Judge Andrew Oldham of the U.S. Court of Appeals for the Fifth Circuit will be a distinguished “virtual visitor” to Duke Law in October 2020 as part of the Bolch Judicial Institute’s Distinguished Judge in Residence program. As part of his residency, he will participate in a session of Professor Ernest Young’s Federal Courts class; join a “coffee hour” hosted by students in the Federalist Society; and join Professor David F. Levi, director of the Bolch Judicial Institute, for a lunch hour discussion about his career and time on the bench.
“It’s an honor to have Judge Oldham joining us this month,” said David F. Levi, director of the Bolch Judicial Institute. “He has had an impressive and varied career with roles at both the state and federal level, and our students will enjoy hearing about his path and experiences. We are grateful that he is willing to be with us, albeit in the virtual realm.”
Judge Oldham was appointed to the Fifth Circuit by President Trump in 2018. Before ascending to the bench, he served as general counsel to Texas Governor Greg Abbott, where he advised the Governor on a range of issues under federal and state law and managed litigation in which the Governor was an interested party. Before that, he served as deputy solicitor general for the State of Texas, representing Texas in federal courts across the country, including twice before the United States Supreme Court. He previously was an attorney at Kellogg Hansen Todd Figel & Frederick in Washington, D.C., where his practice focused on appellate litigation in federal courts of appeals throughout the country.
Before entering private practice, Judge Oldham served as a law clerk to Justice Samuel A. Alito, Jr., at the Supreme Court of the United States and to Judge David B. Sentelle of the U.S. Court of Appeals for the District of Columbia Circuit. He also worked as an attorney-adviser in the Office of Legal Counsel at the U.S. Department of Justice from 2006 to 2008. Judge Oldham earned a B.A. from the University of Virginia with highest honors, a Truman Scholarship for graduate school, an M. Phil., first class (with distinction), from Cambridge University, and a J.D., magna cum laude, from Harvard Law School.
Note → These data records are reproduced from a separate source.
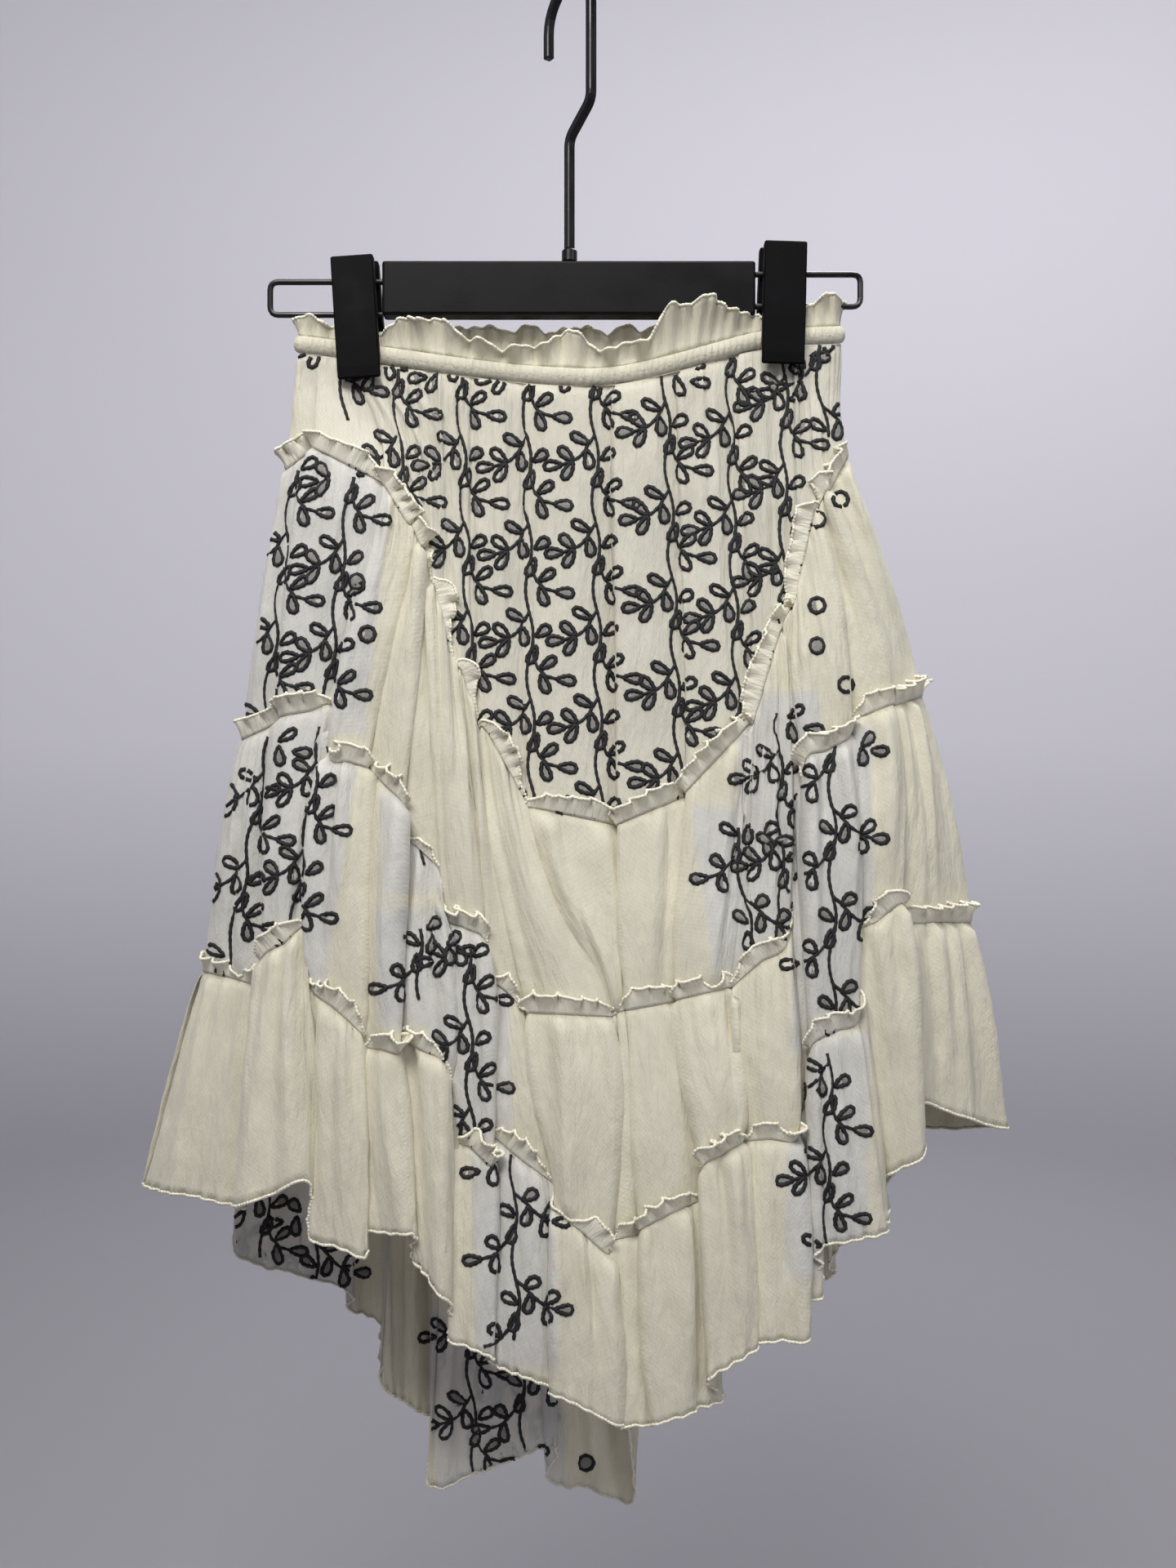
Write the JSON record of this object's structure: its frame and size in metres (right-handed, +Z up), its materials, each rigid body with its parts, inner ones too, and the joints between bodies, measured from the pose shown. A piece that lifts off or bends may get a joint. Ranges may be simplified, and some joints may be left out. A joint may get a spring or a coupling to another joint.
{
  "type": "skirt on a clip hanger",
  "caption": "Tiered skirt of gathered cream cloth with an elastic frilled waist, lettuce-edged seams and a pointed, dipping hem, hanging folded in front and behind from a black clip hanger.",
  "frame": {"origin": "middle of the hook's inner top, where the rail holds the hanger", "axes": "+X to the right as seen from in front, +Y to the back, +Z up along the hanger's stem"},
  "size_m": [0.5082, 0.1442, 0.9388],
  "materials": {
    "cream_mesh": "matte crinkled fine mesh",
    "cream_edge": "matte, overlocked edge",
    "black_satin": "satin black",
    "black_wire": "satin black wire"
  },
  "bodies": {
    "root": {"bar": "black_satin", "clip_left_jaw_front": "black_satin", "clip_left_jaw_rear": "black_satin", "clip_left_pin": "black_satin", "clip_right_jaw_front": "black_satin", "clip_right_jaw_rear": "black_satin", "clip_right_pin": "black_satin", "hook": "black_satin", "hook_collar": "black_satin", "seam_frill_1_back_1": "cream_edge", "seam_frill_1_back_2": "cream_edge", "seam_frill_1_back_3": "cream_edge", "seam_frill_1_back_4": "cream_edge", "seam_frill_1_back_5": "cream_edge", "seam_frill_1_back_6": "cream_edge", "seam_frill_1_front_1": "cream_edge", "seam_frill_1_front_2": "cream_edge", "seam_frill_1_front_3": "cream_edge", "seam_frill_1_front_4": "cream_edge", "seam_frill_1_front_5": "cream_edge", "seam_frill_2_back_1": "cream_edge", "seam_frill_2_back_2": "cream_edge", "seam_frill_2_back_3": "cream_edge", "seam_frill_2_back_4": "cream_edge", "seam_frill_2_back_5": "cream_edge", "seam_frill_2_back_6": "cream_edge", "seam_frill_2_back_7": "cream_edge", "seam_frill_2_back_8": "cream_edge", "seam_frill_2_front_1": "cream_edge", "seam_frill_2_front_2": "cream_edge", "seam_frill_2_front_3": "cream_edge", "seam_frill_3_back_1": "cream_edge", "seam_frill_3_back_2": "cream_edge", "seam_frill_3_back_3": "cream_edge", "seam_frill_3_back_4": "cream_edge", "seam_frill_3_back_5": "cream_edge", "seam_frill_3_back_6": "cream_edge", "seam_frill_3_back_7": "cream_edge", "seam_frill_3_front_1": "cream_edge", "seam_frill_3_front_2": "cream_edge", "seam_frill_3_front_3": "cream_edge", "tier_2_back": "cream_mesh", "tier_2_front": "cream_mesh", "tier_3_back": "cream_mesh", "tier_3_front": "cream_mesh", "tier_4_back": "cream_mesh", "tier_4_front": "cream_mesh", "waist_casing_back": "cream_mesh", "waist_casing_front": "cream_mesh", "waist_frill_back": "cream_edge", "waist_frill_front": "cream_edge", "wire_left": "black_wire", "wire_right": "black_wire", "yoke_back": "cream_mesh", "yoke_front": "cream_mesh"}
  },
  "joints": []
}
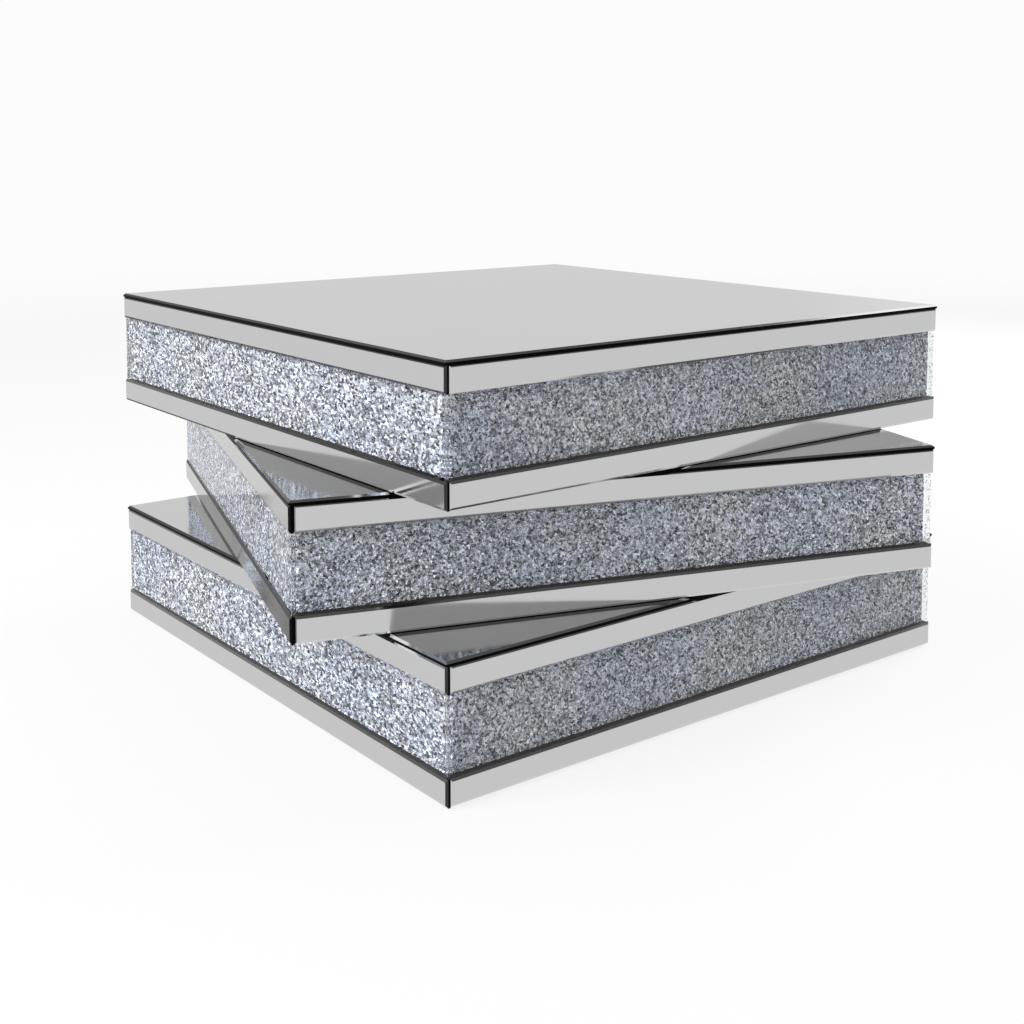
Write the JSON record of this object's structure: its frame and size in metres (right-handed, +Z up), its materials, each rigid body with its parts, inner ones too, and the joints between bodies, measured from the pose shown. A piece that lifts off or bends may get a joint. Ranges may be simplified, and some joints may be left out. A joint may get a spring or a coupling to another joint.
{
  "type": "three-tier swivel coffee table",
  "caption": "Square coffee table of stacked box tiers with mirrored bevelled bands, crushed-crystal infill behind clear glass and mirror tops; the upper tiers turn on hidden ball bearings.",
  "frame": {"origin": "centre of the footprint on the floor, under the feet", "axes": "+Z up, front side facing -Y, +X to the right seen from the front; base and top tiers square to X and Y, middle tier turned 17.5 degrees clockwise seen from above"},
  "size_m": [0.9408, 0.9408, 0.4366],
  "materials": {
    "mirror_top": "polished silvered glass, bevelled edge",
    "mirror_strip": "polished silvered glass, bevelled edge",
    "clear_glass": "clear polished",
    "crystal": "crushed silver-backed crystal, glittering",
    "black_board": "black painted fibreboard",
    "core_board": "raw fibreboard",
    "bearing_ring": "turned",
    "bearing_ball": "polished steel",
    "screw_steel": "zinc plated",
    "foot_rubber": "matt"
  },
  "bodies": {
    "base_tier": {"base_mirror_top": "mirror_top", "base_top_board": "black_board", "base_bottom_board": "black_board", "base_core_frame": "core_board", "base_crystal_panels": "crystal", "base_upper_strip_front": "mirror_strip", "base_upper_strip_right": "mirror_strip", "base_upper_strip_back": "mirror_strip", "base_upper_strip_left": "mirror_strip", "base_lower_strip_front": "mirror_strip", "base_lower_strip_right": "mirror_strip", "base_lower_strip_back": "mirror_strip", "base_lower_strip_left": "mirror_strip", "base_glass_pane_front": "clear_glass", "base_glass_pane_right": "clear_glass", "base_glass_pane_back": "clear_glass", "base_glass_pane_left": "clear_glass", "lower_bearing_outer_ring": "bearing_ring", "base_bearing_screws": "screw_steel", "feet": "foot_rubber"},
    "middle_tier": {"middle_mirror_top": "mirror_top", "middle_top_board": "black_board", "middle_bottom_board": "black_board", "middle_core_frame": "core_board", "middle_crystal_panels": "crystal", "middle_upper_strip_front": "mirror_strip", "middle_upper_strip_right": "mirror_strip", "middle_upper_strip_back": "mirror_strip", "middle_upper_strip_left": "mirror_strip", "middle_lower_strip_front": "mirror_strip", "middle_lower_strip_right": "mirror_strip", "middle_lower_strip_back": "mirror_strip", "middle_lower_strip_left": "mirror_strip", "middle_glass_pane_front": "clear_glass", "middle_glass_pane_right": "clear_glass", "middle_glass_pane_back": "clear_glass", "middle_glass_pane_left": "clear_glass", "lower_bearing_inner_ring": "bearing_ring", "upper_bearing_outer_ring": "bearing_ring", "bearing_balls": "bearing_ball", "middle_bearing_screws": "screw_steel"},
    "top_tier": {"top_mirror_top": "mirror_top", "top_top_board": "black_board", "top_bottom_board": "black_board", "top_core_frame": "core_board", "top_crystal_panels": "crystal", "top_upper_strip_front": "mirror_strip", "top_upper_strip_right": "mirror_strip", "top_upper_strip_back": "mirror_strip", "top_upper_strip_left": "mirror_strip", "top_lower_strip_front": "mirror_strip", "top_lower_strip_right": "mirror_strip", "top_lower_strip_back": "mirror_strip", "top_lower_strip_left": "mirror_strip", "top_glass_pane_front": "clear_glass", "top_glass_pane_right": "clear_glass", "top_glass_pane_back": "clear_glass", "top_glass_pane_left": "clear_glass", "upper_bearing_inner_ring": "bearing_ring", "top_bearing_screws": "screw_steel"}
  },
  "joints": [
    {"name": "middle_swivel", "type": "hinge", "parent": "base_tier", "child": "middle_tier", "pos_m": [0, 0, 0.1478], "axis": [0, 0, 1], "continuous": true},
    {"name": "top_swivel", "type": "hinge", "parent": "middle_tier", "child": "top_tier", "pos_m": [0, 0, 0.2926], "axis": [0, 0, 1], "continuous": true}
  ]
}
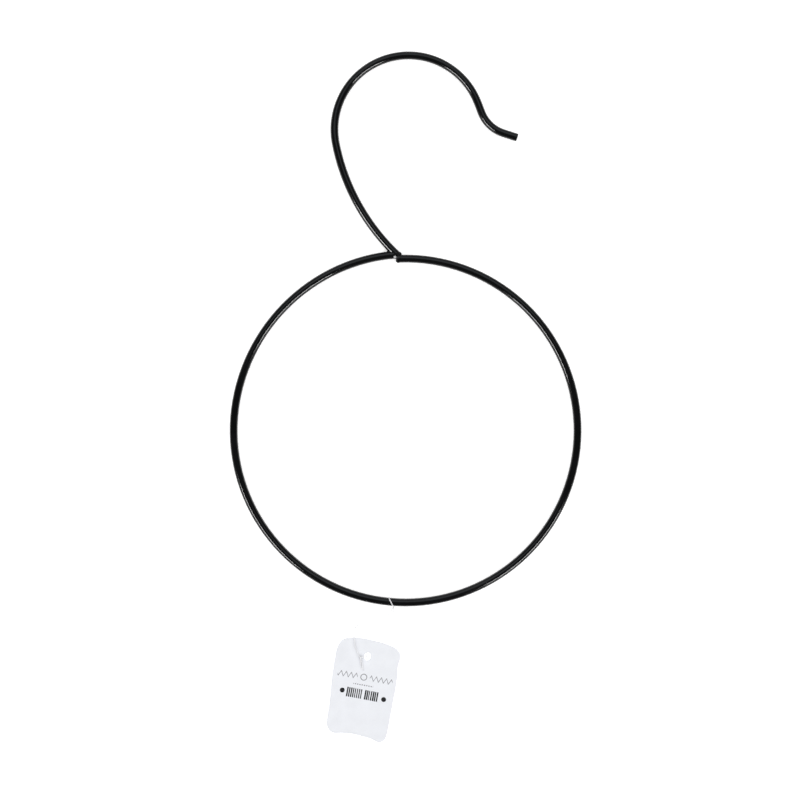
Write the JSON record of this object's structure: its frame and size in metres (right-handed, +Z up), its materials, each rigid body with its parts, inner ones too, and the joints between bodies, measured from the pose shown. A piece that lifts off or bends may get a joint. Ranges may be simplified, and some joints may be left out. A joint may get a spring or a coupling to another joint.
{
  "type": "ring hanger",
  "caption": "Flat black wire ring with a welded open hook at the top and a white card swing tag on a thin white string at the bottom.",
  "frame": {"origin": "on the surface that the hanger lies on, under the middle of the outline of its ring and hook", "axes": "+Z up, out of the ring's face; +Y from the ring towards the hook; +X to the right, seen from above"},
  "size_m": [0.2, 0.3921, 0.0059],
  "materials": {
    "black_coat": "semi-gloss powder coat on steel wire",
    "white_string": "twisted cotton",
    "white_card": "matte uncoated card"
  },
  "bodies": {
    "hanger": {"ring_wire": "black_coat", "hook_wire": "black_coat", "weld_bead": "black_coat"},
    "hitch": {"string_hitch": "white_string"},
    "string": {"string_front": "white_string", "string_back": "white_string", "string_knot": "white_string"},
    "tag": {"tag_card": "white_card"}
  },
  "joints": [
    {"name": "hitch_round_ring", "type": "hinge", "parent": "hanger", "child": "hitch", "pos_m": [0, -0.05785, 0.00295], "axis": [0, 0, 1], "range_deg": [-105, 145]},
    {"name": "string_swing", "type": "hinge", "parent": "hitch", "child": "string", "pos_m": [-0.00825, -0.1553, 0.00295], "axis": [-0.9964, 0.0844, 0], "range_deg": [0, 178]},
    {"name": "tag_turn", "type": "hinge", "parent": "string", "child": "tag", "pos_m": [-0.0217, -0.1865, 0.00108], "axis": [0.0035, 0.0189, -0.9998], "range_deg": [-60, 6]}
  ]
}
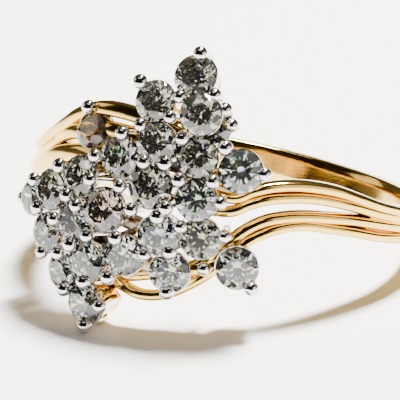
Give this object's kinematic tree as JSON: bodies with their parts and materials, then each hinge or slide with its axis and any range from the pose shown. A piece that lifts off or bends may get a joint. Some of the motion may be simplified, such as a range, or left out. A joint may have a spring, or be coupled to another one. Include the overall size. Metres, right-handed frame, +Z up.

The Bolch Judicial Institute’s Distinguished Judge in Residence program brings outstanding judges to Duke Law School to interact with students and faculty. Prior distinguished judges include Judge Jon O. Newman of the U.S. Court of Appeals for the Second Circuit, former Chief Justice Margaret H. Marshall of the Massachusetts Supreme Judicial Court, Justice David Collins of the New Zealand Court of Appeal, and Justice Leondra Kruger of the California Supreme Court.